## WHAT THIS TASK INVOLVES
Write out the whole listing word for word.

## SOURCE MATERIAL
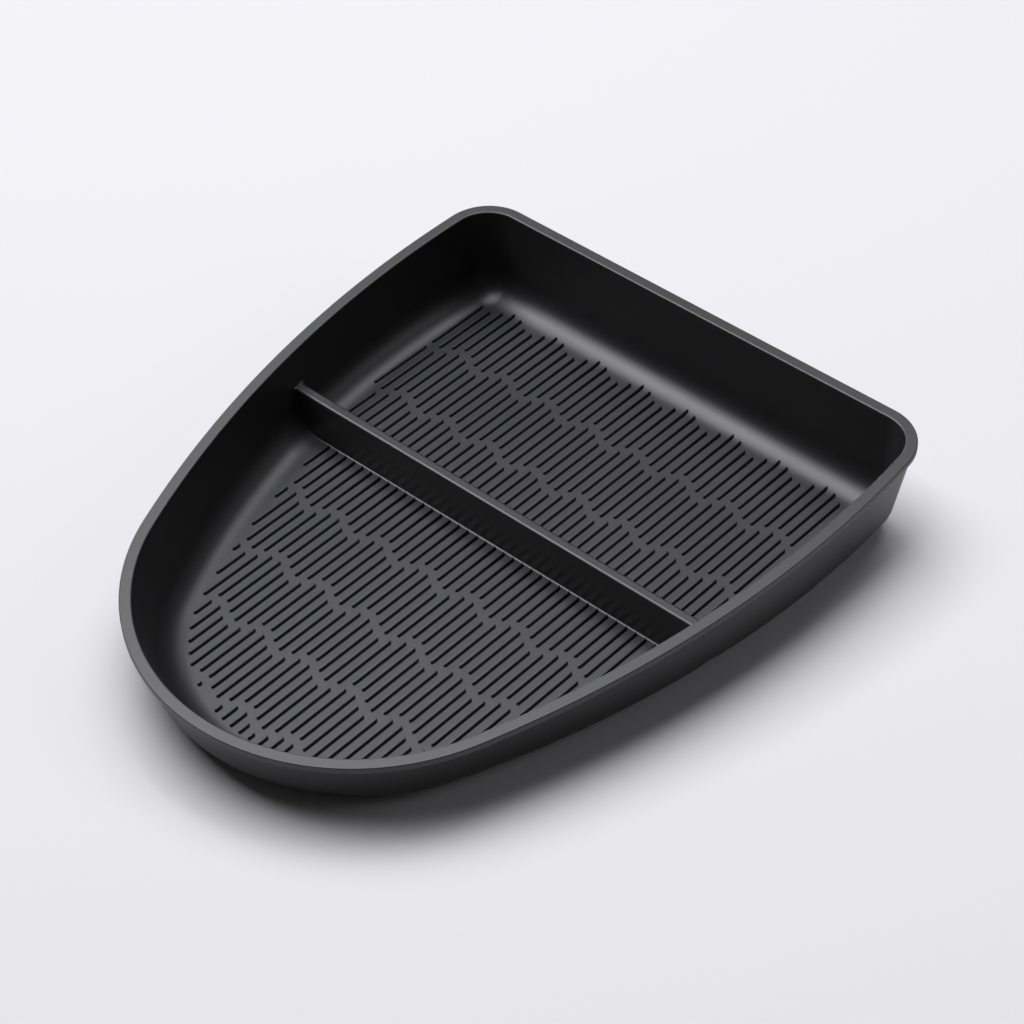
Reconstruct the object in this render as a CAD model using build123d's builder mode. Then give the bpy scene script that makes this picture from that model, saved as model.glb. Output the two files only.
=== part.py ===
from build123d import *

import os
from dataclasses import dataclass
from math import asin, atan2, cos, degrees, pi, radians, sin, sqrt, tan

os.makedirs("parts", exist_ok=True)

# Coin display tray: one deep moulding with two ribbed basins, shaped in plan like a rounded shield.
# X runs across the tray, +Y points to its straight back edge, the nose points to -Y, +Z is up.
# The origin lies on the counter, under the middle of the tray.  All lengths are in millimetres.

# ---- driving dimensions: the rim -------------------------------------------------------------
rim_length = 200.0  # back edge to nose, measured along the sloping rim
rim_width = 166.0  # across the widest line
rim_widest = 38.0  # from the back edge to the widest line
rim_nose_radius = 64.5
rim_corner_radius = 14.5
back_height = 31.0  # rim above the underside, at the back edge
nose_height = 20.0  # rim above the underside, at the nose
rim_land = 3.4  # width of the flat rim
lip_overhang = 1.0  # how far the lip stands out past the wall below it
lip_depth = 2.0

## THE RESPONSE
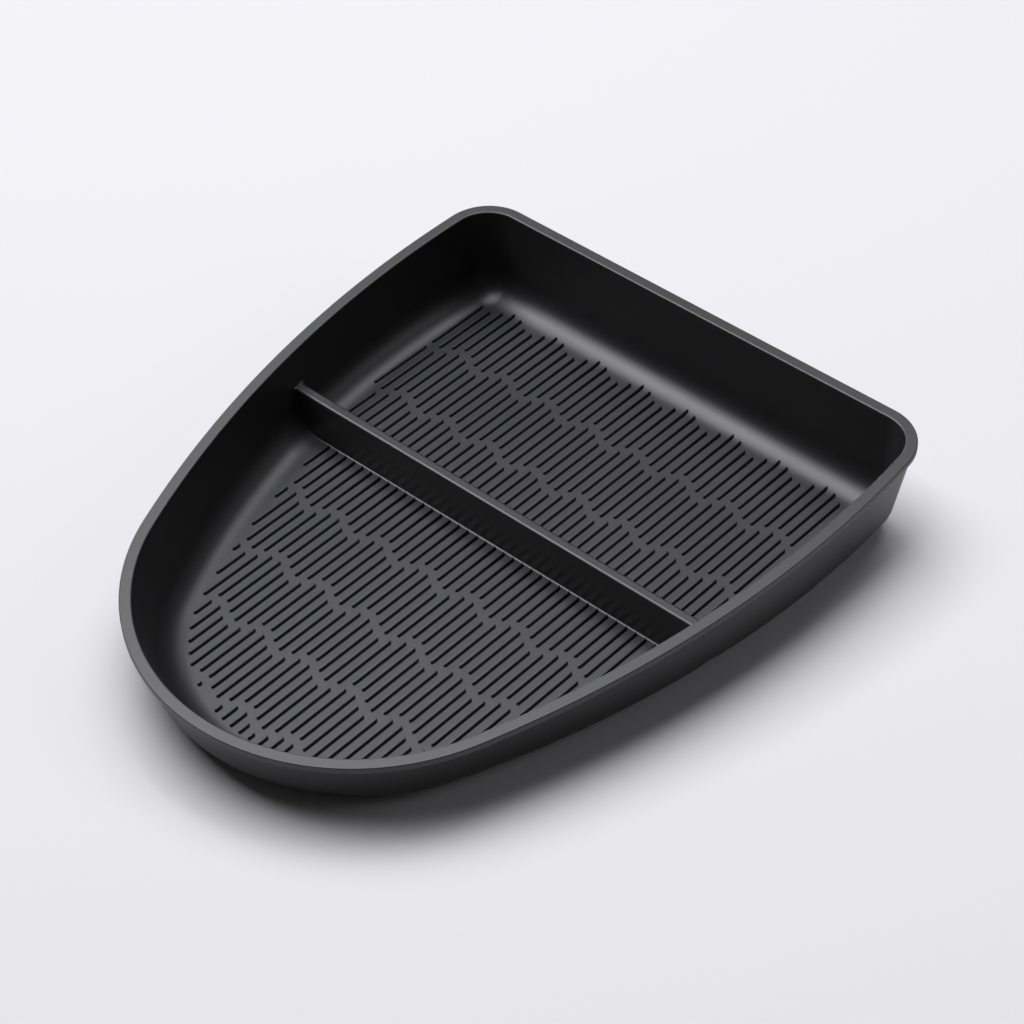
Reconstruct the object in this render as a CAD model using build123d's builder mode. Then give the bpy scene script that makes this picture from that model, saved as model.glb. Output the two files only.
=== part.py ===
from build123d import *

import os
from dataclasses import dataclass
from math import asin, atan2, cos, degrees, pi, radians, sin, sqrt, tan

os.makedirs("parts", exist_ok=True)

# Coin display tray: one deep moulding with two ribbed basins, shaped in plan like a rounded shield.
# X runs across the tray, +Y points to its straight back edge, the nose points to -Y, +Z is up.
# The origin lies on the counter, under the middle of the tray.  All lengths are in millimetres.

# ---- driving dimensions: the rim -------------------------------------------------------------
rim_length = 200.0  # back edge to nose, measured along the sloping rim
rim_width = 166.0  # across the widest line
rim_widest = 38.0  # from the back edge to the widest line
rim_nose_radius = 64.5
rim_corner_radius = 14.5
back_height = 31.0  # rim above the underside, at the back edge
nose_height = 20.0  # rim above the underside, at the nose
rim_land = 3.4  # width of the flat rim
lip_overhang = 1.0  # how far the lip stands out past the wall below it
lip_depth = 2.0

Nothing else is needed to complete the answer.